Whipple procedure

The Whipple procedure (pancreatoduodenectomy) is a complex operation to remove part of the pancreas, part of the small intestine and the gallbladder.

The Whipple procedure is most often used to treat pancreatic cancer that’s confined to the head of the pancreas. But it may also be used to treat tumors and other abnormalities of the pancreas, small intestine and bile duct.

After performing the Whipple procedure, surgeons work to reattach the remaining portions of the digestive system so that your body can digest the food that you eat and you can expel waste normally.

The Whipple procedure is a difficult and demanding operation for both the person undergoing surgery and the surgeon.

The Whipple procedure can take several hours to perform and requires great surgical skill and experience. The area around the pancreas is complex and surgeons often encounter patients who have a variation in the arrangement of blood vessels and ducts.

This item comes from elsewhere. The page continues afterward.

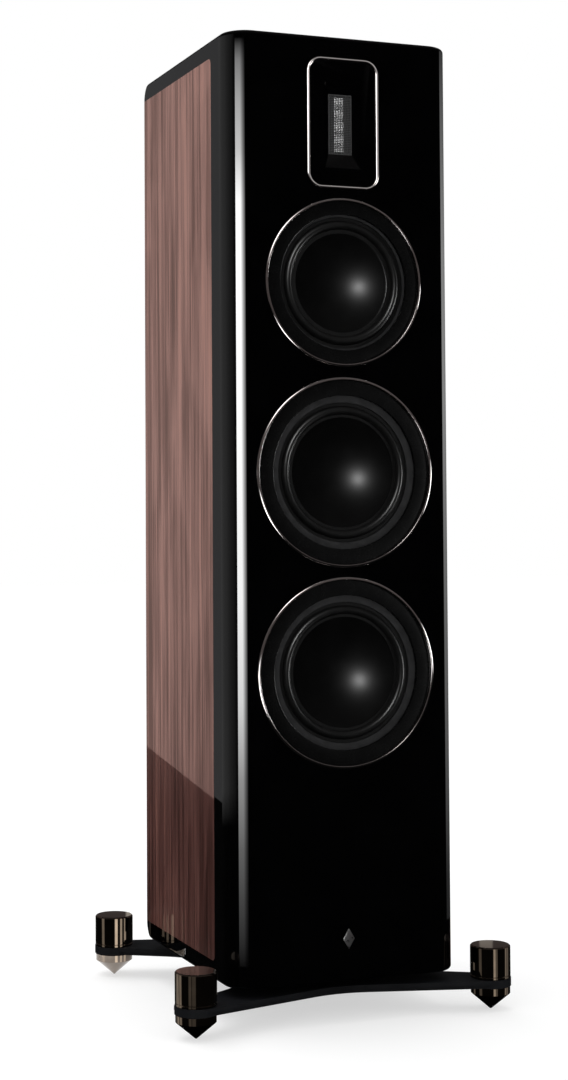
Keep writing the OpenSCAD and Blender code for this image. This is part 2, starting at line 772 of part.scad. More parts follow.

After the Whipple procedure was introduced, many surgeons were reluctant to perform it because it had a high death rate. As recently as the 1970s, up to 25% of patients either died during the surgery or shortly thereafter.

Since then, improvements in diagnosis, staging, surgical techniques, anesthesia, and postoperative care have reduced the short-term death rate to less than 4% in patients whose operation is performed at cancer centers by experienced surgeons. At some major centers, the reported death rate is less than 1%. But the rate may still be above 15% in patients who are treated at small hospitals or by less experienced surgeons.

Because the Whipple procedure continues to be one of the most demanding and risky operations for surgeons and patients, the American Cancer Society says it’s best to have the procedure done at a hospital that performs at least 15 to 20 pancreas surgeries per year. The organization also recommends choosing a surgeon who does many such operations.